Au
début était la volonté politique et l’ambition personnelle du Président de la
République de réformer l’Union pour la République, un parti au pouvoir qui a
fini par devenir un poids difficile à porter.
Il
y eut d’abord la création de la commission chargée d’évaluer la situation du
parti et de proposer un plan de redynamisation pour permettre d’une part de
normaliser la situation des instances dirigeantes et d’autre part préparer les
élections futures en donnant au parti toutes les chances de réussir l’épreuve.
Egoïsmes
puissants
La
composition de la Commission a d’abord été expliquée par la volonté de puiser
chez les cadres les moins engagés dans les querelles intestines, dans la
jeunesse et dans la proximité du Président de la République. Une explication
qui a sauté dès les premières manœuvres.

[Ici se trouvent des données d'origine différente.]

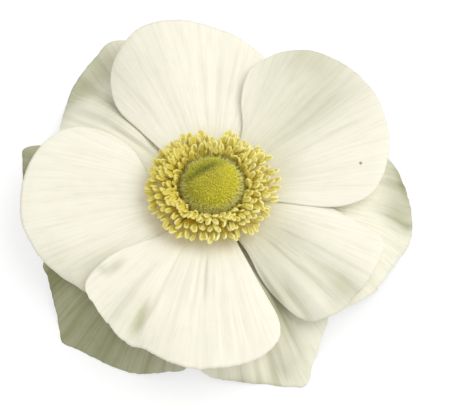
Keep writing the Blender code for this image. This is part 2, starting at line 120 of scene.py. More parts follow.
# --- shapes of the tepals ---------------------------------------------------------------
# centre, claw: azimuth of the narrow inner end and its half width, in degrees.
# base: height of the inner end.  crest: rise just outside it.  drop, bend: fall towards
# the tip and how late it comes.  sides: fall of the first and the second long edge.
# line: the free edge as (azimuth, radius), from the first long edge round the tip to the
# second.  corners: the entries of line where the tip begins and ends.
# folds: radial waves as (azimuth, half width in degrees, height).
# creases: narrow radial waves, in the same form and the radii between which they run.
# wrinkle: strength of the ribs, the dimples and the raggedness of the free edge.
# rag: extra strength of the smallest notches in that edge, 1 where it isn't stated.
# painted shade: patches of painted shade as (azimuth, radius, half width in degrees, half depth,
# amount).
TEPALS = {
    "tepal_inner_top": dict(
        centre=100, claw=34, base=7.9, crest=1.7, drop=1.9, bend=2.0, sides=(1.9, 0.5),
        line=((135.2, 14.5), (134.3, 19.5), (133.6, 25), (131, 28.5), (125, 33.5), (118, 37.3),
              (111, 39.4), (104, 39.3), (96, 38), (86, 35.7), (77, 33.1), (72, 31.5),
              (67, 27.5), (60, 21), (57, 14)),
        corners=(5, 11), folds=((88, 3.5, -0.35), (104, 7, 0.3), (76, 4, -0.3)),
        creases=((94, 0.9, -0.16, 12, 30), (88, 1.0, -0.1, 12, 28), (99, 1.4, 0.1, 11, 26),
                 (107, 1.2, 0.1, 14, 36), (113, 1.2, -0.1, 15, 34), (82, 1.1, -0.1, 14, 32),
                 (124, 1.3, -0.1, 14, 34)),
        wrinkle=1.0, shade=((122, 31, 10, 9, 0.18),)),
    "tepal_inner_right": dict(
        centre=33, claw=34, base=8.65, crest=1.5, drop=-0.9, bend=1.6, sides=(0.1, 1.7),
        line=((66, 13.5), (74, 19.5), (75.5, 23), (74.5, 26.6), (70.5, 29.6), (64, 32.7),
              (55, 35.3), (44, 36.9), (34, 36.6), (25, 35.6), (16, 34.3), (7.6, 32.1),
              (-0.2, 29.2), (-5.1, 24.7), (-7.6, 18), (-7.5, 12.5)),
        corners=(4, 11), folds=((44, 9, -1.1), (59, 5, 0.35), (14, 9, 0.4)),
        creases=((41, 1.1, -0.14, 12, 33), (46, 1.0, -0.12, 14, 34), (36, 1.2, 0.1, 12, 34),
                 (51, 1.2, 0.1, 16, 34), (28, 1.2, -0.1, 13, 33), (21, 1.2, 0.08, 14, 33),
                 (11, 1.3, -0.1, 13, 30), (58, 1.2, -0.1, 14, 32), (3, 1.2, -0.08, 13, 28)),
        wrinkle=0.8, shade=((45, 23, 14, 15, 0.4), (18, 15, 16, 4, 0.25),
                            (56, 34, 9, 5, 0.32), (66, 28, 8, 12, 0.2))),
    "tepal_inner_lower_right": dict(
        centre=325, claw=34, base=7.9, crest=1.5, drop=2.0, bend=1.8, sides=(1.0, 1.5),
        line=((-2, 14), (-4, 20), (-8.5, 25), (-11, 28.2), (-13, 31.5), (-16.5, 33),
              (-22, 33.3), (-30, 33.3), (-37, 33), (-45, 33), (-52, 31.8),
              (-55.5, 30), (-58, 27.6), (-60.5, 23.2), (-62, 19), (-61, 12.7)),
        corners=(5, 11), folds=((-27, 5, 0.3), (-37, 4.5, -0.35), (-50, 5, 0.4)),
        creases=((-54.5, 1.5, -0.35, 20, 32), (-49, 2.2, 0.55, 20, 34), (-58.5, 1.2, 0.2, 16, 31),
                 (-36, 1.2, -0.22, 19, 35), (-40.5, 1.3, 0.2, 18, 35), (-30, 1.0, -0.14, 12, 31),
                 (-43.5, 0.9, -0.16, 12, 30), (-24, 1.1, 0.08, 13, 33), (-17, 1.1, -0.08, 13, 32)),
        wrinkle=1.0, shade=((-56, 21, 6, 9, 0.3), (-35, 27, 12, 9, 0.2), (-38, 31, 4, 4, 0.4),
                            (-44, 15, 9, 4, 0.24), (-44, 23, 6, 6, 0.2), (-46, 32, 4, 3, 0.2),
                            (-61, 24, 4, 6, 0.35), (-30, 16, 16, 5, 0.3))),
    "tepal_inner_bottom": dict(
        centre=264, claw=34, base=8.65, crest=1.2, drop=1.2, bend=1.8, sides=(1.2, -0.2),
        line=((-65, 12), (-64.5, 18), (-64, 23), (-64, 27.2), (-65, 29.5),
              (-67.5, 31.5), (-73, 33.5), (-81, 34.6), (-90, 35.1), (-97, 35.2),
              (-104, 34.5), (-111, 33.7), (-117, 33.8), (-124, 32.8), (-133, 31.2),
              (-140.5, 30), (-143, 28), (-145, 23), (-143.5, 18.5), (-137, 13)),
        corners=(4, 14), folds=((-116, 3, -0.4), (-124, 5, 0.4), (-96, 4, -0.25)),
        creases=((-117.5, 1.5, -0.7, 23, 32), (-113.6, 1.2, 0.6, 21, 32), (-94, 0.8, -0.4, 11, 22),
                 (-99, 1.0, -0.16, 11, 24), (-105, 1.1, -0.14, 12, 28), (-85, 1.2, -0.14, 16, 34),
                 (-88, 1.2, 0.1, 14, 34), (-126, 1.4, -0.2, 16, 33), (-77, 1.2, -0.08, 13, 30)),
        wrinkle=0.9, rag=2.2, shade=((-139, 23.2, 2.2, 2.0, 0.5), (-142, 25.5, 3, 0.8, 0.3),
                                     (-113, 32, 16, 5, 0.15), (-122, 27, 9, 6, 0.12))),
    "tepal_inner_left": dict(
        centre=182, claw=34, base=7.9, crest=1.5, drop=2.4, bend=1.7, sides=(1.0, 0.9),
        line=((233, 14), (231, 19), (225.5, 25.5), (221, 29.5), (215, 30.6), (209.5, 31.9),
              (202, 33.5), (195, 34.6), (188, 35.5), (181, 35.6), (173, 35.3),
              (167, 34.8), (160, 33.8), (154, 32.3), (149, 29.5), (146, 25.5),
              (145, 20.6), (147, 17.5), (152, 15), (159, 12.5)),
        corners=(5, 13), folds=((168, 8, 0.25), (196, 5, -0.2)),
        creases=((180, 1.1, -0.08, 11, 28), (190, 1.1, -0.08, 11, 28), (171, 1.1, -0.08, 11, 26),
                 (201, 1.2, -0.08, 12, 26), (212, 1.2, -0.1, 13, 28), (186, 1.2, 0.06, 12, 30)),
        wrinkle=0.5, shade=((217, 27, 9, 7, 0.42), (203, 32, 8, 4, 0.16))),
    "tepal_outer_upper_left": dict(
        centre=136, claw=30, base=7.1, crest=0.55, drop=7.75, bend=3.0, sides=(-0.4, 0.6),
        line=((160, 14), (162, 22), (157, 29.5), (150, 33.3), (143, 35.3), (137, 37.4),
              (130, 39.3), (123, 40.9), (118, 42.3), (113, 41), (108, 38.3),
              (106, 30.5), (113, 20)),
        corners=(3, 10), folds=((126, 7, -0.8), (139, 6, 0.7)),
        creases=((141, 1.6, -0.3, 11, 33), (131, 1.4, -0.15, 14, 40), (136, 1.4, 0.15, 14, 36),
                 (124, 1.2, -0.12, 20, 42), (150, 1.4, -0.12, 14, 33)),
        wrinkle=0.8, shade=((136, 37.5, 13, 4, 0.6), (121, 40, 7, 4, 0.35),
                            (134, 27, 6, 5, 0.25), (131, 22, 6, 9, 0.15))),
    "tepal_outer_left": dict(
        centre=175, claw=30, base=6.35, crest=0.6, drop=8.2, bend=3.0, sides=(0.6, 0.6),
        line=((197, 16), (196, 25), (189, 31), (183, 33.5), (176, 35.5),
              (167, 36.6), (162, 37.7), (158.5, 38.4), (155.5, 36), (153, 28),
              (155, 16)),
        corners=(2, 8), folds=((170, 8, 0.5),),
        creases=((166, 1.4, -0.1, 20, 40), (160, 1.2, -0.1, 20, 40)),
        wrinkle=0.8, shade=((165, 35, 30, 20, 0.75),)),
    "tepal_outer_lower_left": dict(
        centre=229, claw=30, base=7.1, crest=0.7, drop=7.9, bend=3.2, sides=(0.4, 0.4),
        line=((262, 16), (265, 24), (265, 29.6), (261.5, 32.8), (257, 33.6), (251, 34.7),
              (245, 35.5), (240, 35.8), (235, 36.2), (229, 36.7), (223.5, 37.8),
              (220, 36.6), (215, 35.1), (210, 34.1), (205, 33.4), (199, 33), (195, 25),
              (198, 16)),
        corners=(3, 15), folds=((214, 7, 0.6), (240, 8, -0.5), (252, 5, 0.4)),
        creases=((222, 1.2, -0.15, 18, 40), (229, 1.2, 0.1, 18, 38), (236, 1.3, -0.12, 18, 38),
                 (243, 1.2, 0.1, 18, 38), (250, 1.2, -0.14, 18, 36), (257, 1.2, 0.1, 18, 36)),
        wrinkle=0.8, shade=((228, 34, 50, 30, 0.78), (205, 33, 7, 5, 0.3))),
    "tepal_outer_lower_right": dict(
        centre=291, claw=30, base=6.35, crest=0.6, drop=7.6, bend=3.6, sides=(0.9, 0.6),
        line=((321, 16), (318, 26), (313.5, 31), (310, 32.1), (307, 33.2),
              (304, 34.5), (300.5, 36), (297.5, 38.2), (295.5, 38.8), (292, 37.7),
              (287, 36.1), (281, 35), (274, 34.1), (269, 33.4), (265.8, 32.3),
              (263, 29), (266, 22), (265, 15)),
        corners=(2, 14), folds=((288, 3.5, -0.9), (295, 4, 0.8), (278, 5, 0.4)),
        creases=((289, 1.0, -0.22, 24, 40), (284.5, 1.0, -0.25, 24, 38), (279, 1.0, -0.2, 24, 37),
                 (293, 1.2, 0.25, 24, 40), (299, 1.2, -0.12, 20, 38), (304, 1.2, 0.1, 20, 36),
                 (273, 1.0, -0.15, 24, 36)),
        wrinkle=0.9, shade=((277, 36, 10, 2, 0.5), (289, 36, 2, 5, 0.2),
                            (298, 24, 5, 8, 0.7), (294, 35, 2.5, 4, 0.25))),
    "tepal_outer_right": dict(
        centre=343, claw=30, base=7.1, crest=0.5, drop=7.5, bend=4.4, sides=(0.2, -0.3),
        line=((23, 16), (24, 26), (22.5, 33), (18, 35.6), (12, 36.5), (4, 37.1),
              (-4.5, 37.5), (-10, 37.1), (-15, 35.9), (-20, 35.2), (-26, 34.6),
              (-31, 34), (-38, 32.8), (-42, 31.9), (-46, 31), (-48, 25), (-46, 15)),
        corners=(2, 14), folds=((-6, 4, -0.4), (5, 6, 0.5), (-14, 6, 0.5)),
        creases=((-3.5, 1.0, -0.14, 28, 40), (2, 1.4, 0.15, 20, 38), (-12, 1.2, -0.15, 18, 38),
                 (9, 1.2, -0.12, 20, 38), (-20, 1.2, 0.12, 20, 37), (-28, 1.2, -0.14, 20, 36),
                 (-36, 1.2, 0.1, 20, 35), (15, 1.2, -0.1, 20, 37)),
        wrinkle=0.9, shade=((9, 36, 14, 5, 0.48), (14, 37.5, 9, 2, 0.4),
                            (-4, 36.8, 1.6, 1.5, 0.25), (-1.5, 34.5, 4, 3, 0.3))),
}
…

Il s’est avéré en effet qu’au sein de
la Commission ad hoc, allaient s’exprimer les ambitions les plus folles et les
querelles les plus élémentaires.
Il
suffit de remarquer qu’au sein de la Commission siègent trois chefs de factions
de la Wilaya du Brakna : Moktar Ould Diaye, Diallo Mamadou Bathia et
Mohamed Ould Sweydatt. Il suffisait ensuite de s’attarder sur la fougue du
jeune Ould Diaye pour savoir qu’il allait immédiatement tenter de faire main
basse sur le parti en donnant à la réforme le sens qu’il voudra.
Le
ministre de l’économie et des finances tient effectivement les rênes
financières et administratives qui lui permettent de mobiliser, de
s’approprier, d’accaparer le processus ici et là. Il est le seul à pouvoir
recruter, obtenir des émoluments pour celui-là, nommer celui-ci à un poste, à
accorder des faveurs… toutes les administrations du pays ayant perdu leur
autonomie dans la gestion quotidienne au profit du ministre de l’économie et
des finances. Tout ce qui sort de ses «compétences» revient au Premier ministre
qui en use allègrement pour servir aussi ses desseins politiques.
Le
territoire national a été, ces dernières semaines le théâtre des affrontements
entre les responsables de la haute administration : le Premier ministre,
les ministres (économie, hydraulique, énergie, défense, équipements…), du
Directeur général de la Sûreté, du Chef du contre-espionnage… Comme si ces
responsables n’avaient d’autre souci que celui de s’assurer un maximum d’unités
UPR dans ce qu’ils considèrent être leurs fiefs.
Pourtant,
l’objectif de cette implantation n’a jamais été de savoir le poids de
l’enracinement de quelques hommes qui n’existent que par leurs fonctions
actuelles.
Etat
des lieux alarmant
Quand
le Président Mohamed Ould Abdel Aziz est descendu dans l’arène pour donner un
coup de main à la Commission qu’il avait nommée et à laquelle il avait confié
l’évaluation et la redynamisation de l’Union pour la République, il avait été
clair dans les objectifs fixés. Le parti revenait de loin.
Fondé
le 5 mai 2009, au milieu de la crise politique ayant déchiré le pays à la suite
du coup d’Etat du 6 août 2008, l’Union pour la République a été conçu pour être
l’un des pôles impliqués dans le dialogue de Dakar qui devait aboutir à un
accord politique entre ce pôle et les deux autres : celui du Front
national pour la démocratie et l’unité (FNDD) et celui du Rassemblement des
forces démocratiques (RFD). Accord politique aboutissant à la mise en place
d’un gouvernement d’union nationale chargé de superviser une élection
présidentielle et donc de gérer une courte période de transition.
Le
4 août 2009, le parti tenait son congrès devant lequel, le Président Mohamed
Ould Abdel Aziz, fraichement élu, annonçait solennellement sa démission comme
le stipule la Constitution. Et en juillet 2010, le Congrès ordinaire de l’UPR
se tenait. C’est ce congrès qui permit l’élection des instances du parti,
notamment de son premier président Mohamed Mahmoud Ould Mohamed Lemine. Premier
et… dernier congrès «ordinaire» d’un parti qui ne cessera de remettre à plus
tard ses rendez-vous. Vont se succéder des réunions du Conseil national
transformées pour le besoin en congrès extraordinaire.
Le
congrès extraordinaire du 5 mars 2014 permet la désignation de Isselkou Ould
Ahmed Izidbih à la tête du parti. Puis celui du 6 septembre de la même année
qui ouvre la voie à Me Sidi Mohamed Ould Maham. Trois présidents dont un seul
est issu d’un processus «ordinaire». Plusieurs tentatives de «normalisation»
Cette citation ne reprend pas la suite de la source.